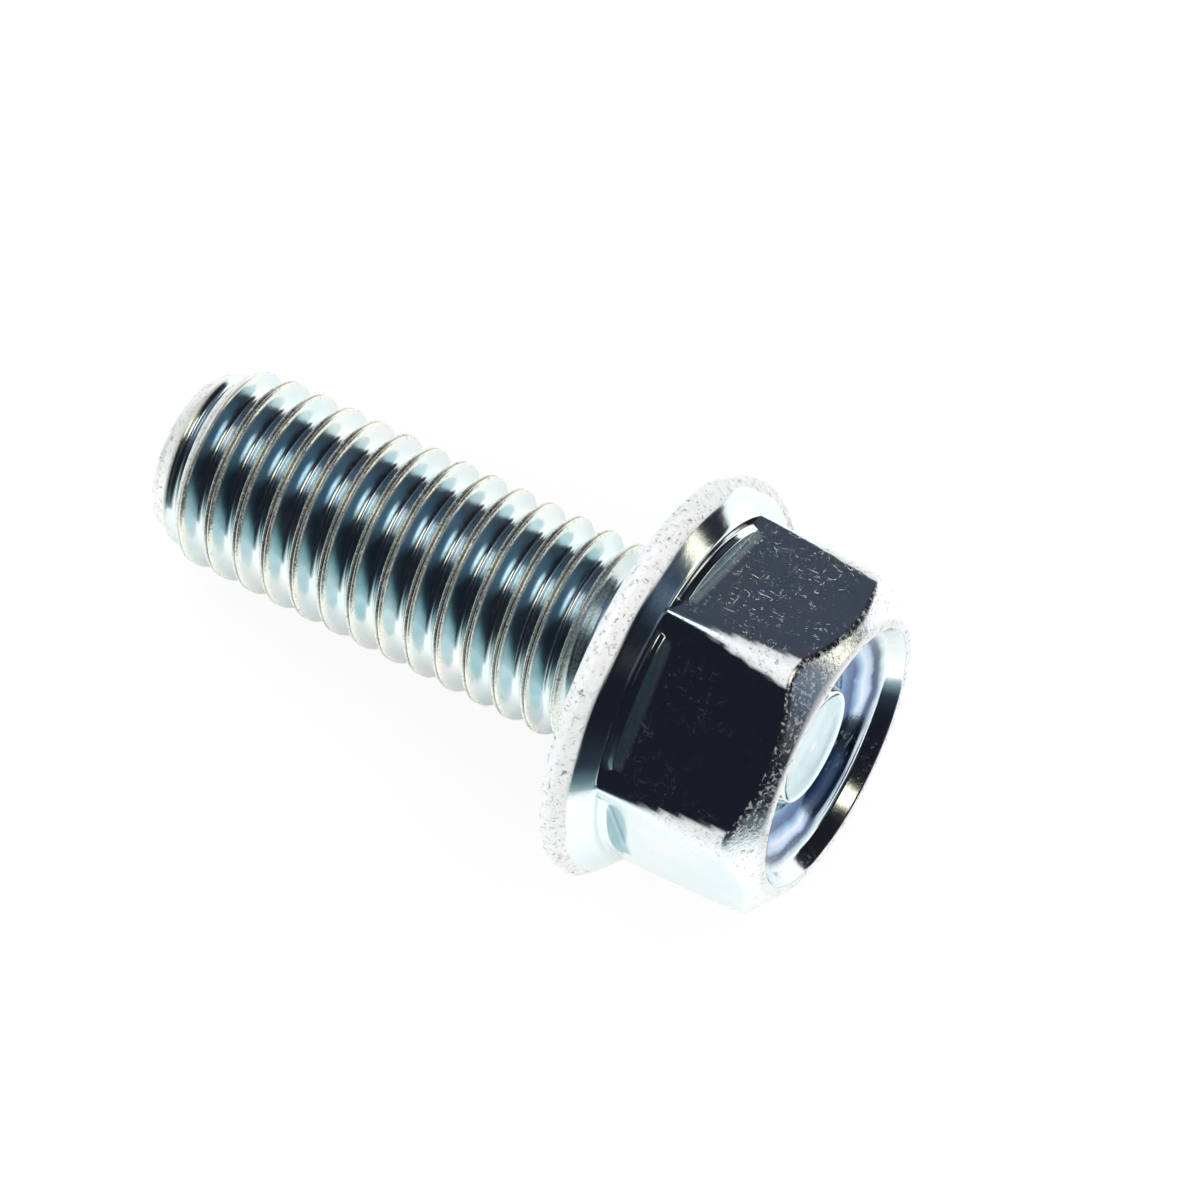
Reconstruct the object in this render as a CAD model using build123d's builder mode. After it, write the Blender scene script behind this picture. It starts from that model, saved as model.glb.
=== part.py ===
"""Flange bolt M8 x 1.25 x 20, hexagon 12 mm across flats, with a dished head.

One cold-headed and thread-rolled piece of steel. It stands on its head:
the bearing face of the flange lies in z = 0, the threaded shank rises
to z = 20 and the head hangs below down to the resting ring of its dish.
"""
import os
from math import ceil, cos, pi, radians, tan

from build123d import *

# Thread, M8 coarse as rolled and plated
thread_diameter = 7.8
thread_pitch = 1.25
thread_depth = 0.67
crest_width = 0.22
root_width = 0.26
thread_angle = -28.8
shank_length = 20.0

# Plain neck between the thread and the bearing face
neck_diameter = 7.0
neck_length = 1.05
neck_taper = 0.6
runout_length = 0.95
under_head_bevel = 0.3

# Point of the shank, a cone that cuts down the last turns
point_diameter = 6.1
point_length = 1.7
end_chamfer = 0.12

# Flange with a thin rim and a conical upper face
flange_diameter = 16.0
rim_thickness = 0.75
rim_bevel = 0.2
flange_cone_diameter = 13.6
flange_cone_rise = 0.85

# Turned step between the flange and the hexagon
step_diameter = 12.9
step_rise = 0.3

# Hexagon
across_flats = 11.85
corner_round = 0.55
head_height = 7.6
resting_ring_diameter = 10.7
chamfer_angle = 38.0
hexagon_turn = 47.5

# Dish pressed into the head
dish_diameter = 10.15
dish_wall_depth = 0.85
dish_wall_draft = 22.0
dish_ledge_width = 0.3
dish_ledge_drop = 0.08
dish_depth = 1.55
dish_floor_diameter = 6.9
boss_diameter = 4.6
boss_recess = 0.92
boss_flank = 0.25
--
Locate the lines above that contain "from" and copy them.

Reconstruct the object in this render as a CAD model using build123d's builder mode. After it, write the Blender scene script behind this picture. It starts from that model, saved as model.glb.
from math import ceil, cos, pi, radians, tan
from build123d import *